Preston – the new co-operative city?
Last Friday I was on a panel with Ed Miliband, Mikel Lezamiz, Ted Howard and Professor Richard Werner to close a half day community wealth conference.
I’ve only recently been introduced to Preston’s community wealth project that is being spearheaded by Councillor Matthew Brown working closely with CLES and the University of Central Lancashire. I would love CoTech to be part of the project – it’s an ideal example of making [a part of] the world a better place.
After being severely hit by the financial crash ten years ago, the project wants to repatriate wealth to the city starting with the council’s £750 million procurement spend which could be redirected to co-operative businesses. Not only do the Preston team know that worker co-ops are based on the values of democracy and equality, they’ve identified gaps in the procurement process to support the setup of more co-ops to deliver work that the council needs.
This is where we come in – CoTech are in talks to deliver IT projects that will facilitate a procurement process that recognises employee owned businesses.
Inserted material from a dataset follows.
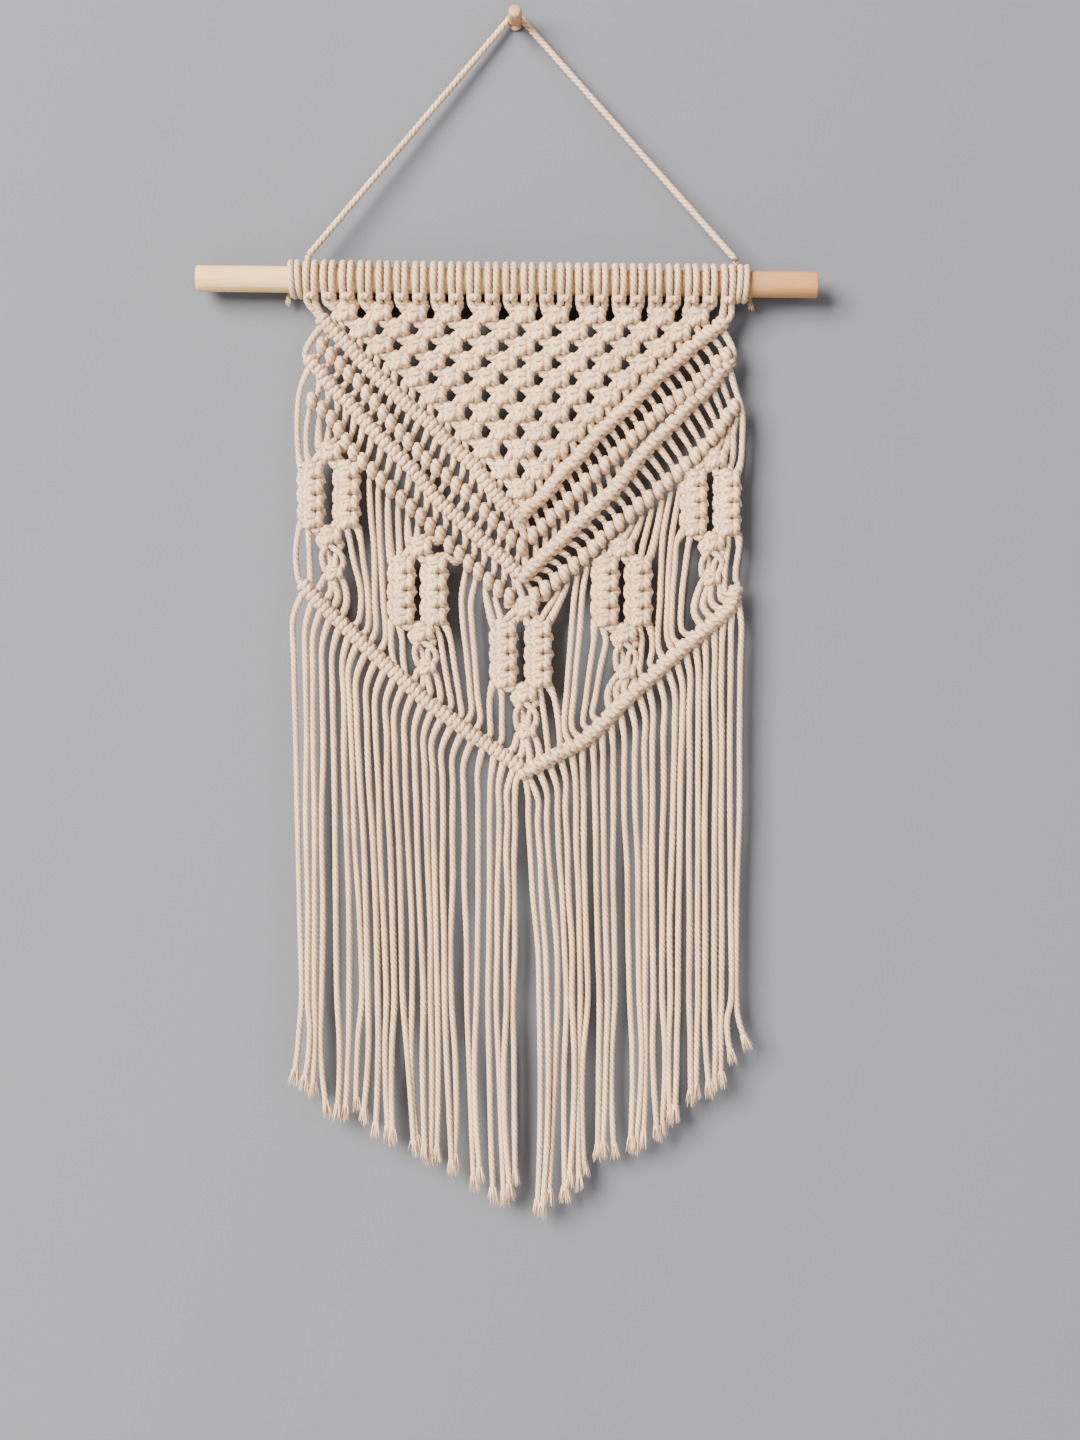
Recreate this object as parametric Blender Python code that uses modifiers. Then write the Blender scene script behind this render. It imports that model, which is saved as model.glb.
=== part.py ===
"""Macrame wall hanging on a wooden dowel, with the peg and the cord it hangs from.

The origin is the middle of the peg's back face, on the wall. +X runs to the right,
+Y into the wall and +Z up. Tables are in millimetres: x from the peg's axis and
drop below it. Everything else is worked out from the named sizes below.
"""

import math

import bpy

MM = 0.001

# Gaps
TOUCH_GAP = 0.4                 # between neighbouring solids
ROLL_GAP = 0.8                  # between a hitch line, which curves, and what meets it

# Cord and knots
CORD = 3.7                      # diameter of the three-strand cotton cord
HANGER_CORD = 3.4               # the same cord, drawn thinner by the load
KNOT_WIDTH = 12.8               # a square knot across its four cords
KNOT_HEIGHT = 8.4
KNOT_DEPTH = 8.0
KNOT_ROUNDING = 1.8
KNOT_SHOULDER = 0.35            # where its widest part starts, as a share of its height
ROLL_RADIUS = 3.7               # a line of double half hitches
BAND_DEPTH = 6.0                # single cords with a knot in each
LEAD_DEPTH = 4.4                # cords that run side by side
FRINGE_DEPTH = 5.0

# Dowel
DOWEL_LENGTH = 305.0
DOWEL_RADIUS = 6.35
DOWEL_X = -4.0
DOWEL_DROP = 130.3
DOWEL_TILT = math.radians(0.6)  # its right end hangs lower
DOWEL_CHAMFER = 0.8
STANDOFF = 11.2                 # from the wall to the dowel's axis and the net's middle

# Peg: flange, neck that the cord lies on, and a barrel-shaped head
PEG_FLANGE_RADIUS = 3.3
PEG_FLANGE = 1.2
PEG_NECK_RADIUS = 1.2
PEG_NECK_END = 5.2
PEG_HEAD_RADIUS = 3.4
PEG_LENGTH = 20.0
PEG_ROUNDING = 1.0
PEG_STEPS = 20

# Hanger
HANGER_DEPTH = 3.2              # from the wall to the cord where it lies on the neck
HANGER_FOOT = {"left": -101.4, "right": 108.2}
HANGER_LEG_POINTS = 24
HANGER_ARC_POINTS = 9

# Cord round the dowel
WRAP_SPANS = {"left": (-110.8, -104.6), "right": (108.4, 114.6)}
HEADING_SPAN = (-104.2, 108.0)
SLEEVE_STEPS = 16

# Lines of double half hitches: columns x, drop
HITCH_LINES = {
    "1_left": [(-98.9, 144.6), (-81.7, 161.8), (-59.6, 184.5), (-40.9, 200.7),
               (-20.7, 219.9), (-0.1, 243.0)],
    "1_right": [(104.6, 147.1), (77.1, 171.2), (54.5, 192.3), (29.4, 218.4), (1.9, 247.4)],
    "2_left": [(-103.3, 164.8), (-80.7, 190.8), (-57.6, 215.4), (-28.6, 245.9), (-0.3, 272.7)],
    "2_right": [(107.6, 165.8), (84.5, 191.3), (61.8, 215.9), (39.7, 241.0),
                (21.5, 258.2), (1.9, 276.9)],
    "3_left": [(-107.3, 275.9), (-90.1, 293.6), (-67.4, 314.7), (-43.4, 336.4),
               (-22.2, 352.1), (1.0, 368.0)],
    "3_right": [(111.0, 278.4), (81.5, 310.8), (59.4, 331.0), (33.8, 356.0),
                (5.3, 371.0), (3.4, 372.1)],
}
ROLL_STEP = 9.0                 # between the points of a hitch line's smooth curve

# Lower edge of the second row of single knots: columns x, drop
BAND_EDGES = {
    "left": [(-106.8, 176.5), (-99.9, 189.3), (-74.8, 219.0), (-52.2, 242.4),
             (-28.1, 264.5), (-7.0, 281.5), (0.2, 283.0)],
    "right": [(110.8, 178.5), (104.1, 189.3), (77.1, 223.7), (54.5, 246.3),
              (38.7, 262.6), (21.0, 278.3), (13.0, 282.5), (3.4, 283.0)],
}
BAND_MIDDLE = {"left": 0.2, "right": 3.4}

# Square-knot net
NET_TOP = 141.6
NET_TOP_STEP = 1.0              # its right end starts lower, as the dowel hangs
NET_ROW_PITCH = 8.0
NET_KNOT_PITCH = 17.2           # between knots in a row
NET_FIRST_ROW_DROP = 145.8      # middle of the first row's knots
NET_FIRST_KNOT_X = -83.4
NET_ROWS = 10
NET_FIRST_ROW_KNOTS = 11
NET_GAP_WIDTH = 3.6
NET_GAP_HEIGHT = 6.4
BAND_GAP_WIDTH = 2.6
BAND_GAP_HEIGHT = 4.4
BAND_GAPS = 18
BAND_END_SHARE = 1.2            # gap pitches from the last gap to the middle, with the first
BAND_GAP_ROOM = 2.4             # gap heights the band needs before it has a gap
BAND_GAP_SHARE = 0.62           # how far down the band each gap lies
EDGE_INSET = 0.5                # corners nearer an end than this are left out

# Five motifs: middle of the upper, middle and lower knots, the two columns' middles,
# their top and bottom, and how far the cords above them reach to each side
MOTIFS = {
    "a": {"top": (-91.0, 214.0), "bottom": (-91.0, 255.2), "lower": (-89.1, 273.4),
          "columns": (-99.4, -82.6), "span": (219.4, 251.2), "leads": (-105.8, -84.9)},
    "b": {"top": (-46.8, 260.7), "bottom": (-45.6, 302.4), "lower": (-43.4, 319.6),
          "columns": (-55.6, -39.2), "span": (265.6, 299.0), "leads": (-62.0, -32.8)},
    "c": {"top": (5.3, 290.2), "bottom": (4.8, 332.4), "lower": (5.6, 351.1),
          "columns": (-5.5, 12.0), "span": (297.0, 329.5), "leads": (-11.9, 18.4)},
    "d": {"top": (52.7, 261.0), "bottom": (54.0, 303.2), "lower": (54.5, 322.1),
          "columns": (44.6, 60.9), "span": (265.6, 299.5), "leads": (38.2, 67.3)},
    "e": {"top": (98.2, 217.6), "bottom": (97.0, 258.2), "lower": (96.3, 275.9),
          "columns": (88.2, 104.6), "span": (223.3, 254.8), "leads": (91.9, 111.0)},
}
SENNIT_KNOTS = 4
SENNIT_WAIST = 0.7              # how far a column draws in between its knots
CROSSING_WIDTH = 9.6
FOOT_WIDTH = 8.8                # four cords below the lowest knot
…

Alongside that, we support UCLAN’s digital graduates in setting up worker co-operatives so that in the long run, they can deliver projects to the council.
On a personal level, it was a privilege to share the stage with two co-operative stalwarts. Mikel Lezamiz is the Director of Mondragon, a £4 billion business owned by its seventy five thousand workers and spread across 120 co-operatives. It has survived Franco’s dictatorship and the Spanish financial crisis. Ted Howard was a key figure in Ohio’s community wealth building project, Evergreen Cooperatives, which was a grassroots response to huge job losses in the city that left people with no income. Both are now considered global innovation models, and Preston is rightly considering them as examples to follow.
Here are some fun facts that I got from the event:
- In just five years, more than £70m has been redirected and to spend on Preston organisations
- Preston Council are already selling energy to its residents as an alternative to the expensive big six
- Foodwise, a co-operative food to table project is underway to provide fresh food at accessible prices for local residents
- Ed Miliband was mistaken for Nick Clegg on the way to the event. Ouch.
My contribution to the event was short but I made sure that I responded to Ed Miliband’s question: how can co-operatives deliver large projects when established companies are already delivering these projects? Mondragon and Evergreen are two examples of how community wealth can be achieved in a decentralised and scalable way and also affect many thousands of people. It’s up to us as consumers to engage with these types of initiatives, and organisations to buy from co-operatives if we are going to see success on any scale. CoTech was made for this type of movement because it needs tech expertise from similarly aligned organisations.
It was a great event but there was way too much information for four hours – I’m hoping to see a day’s event pop up next year.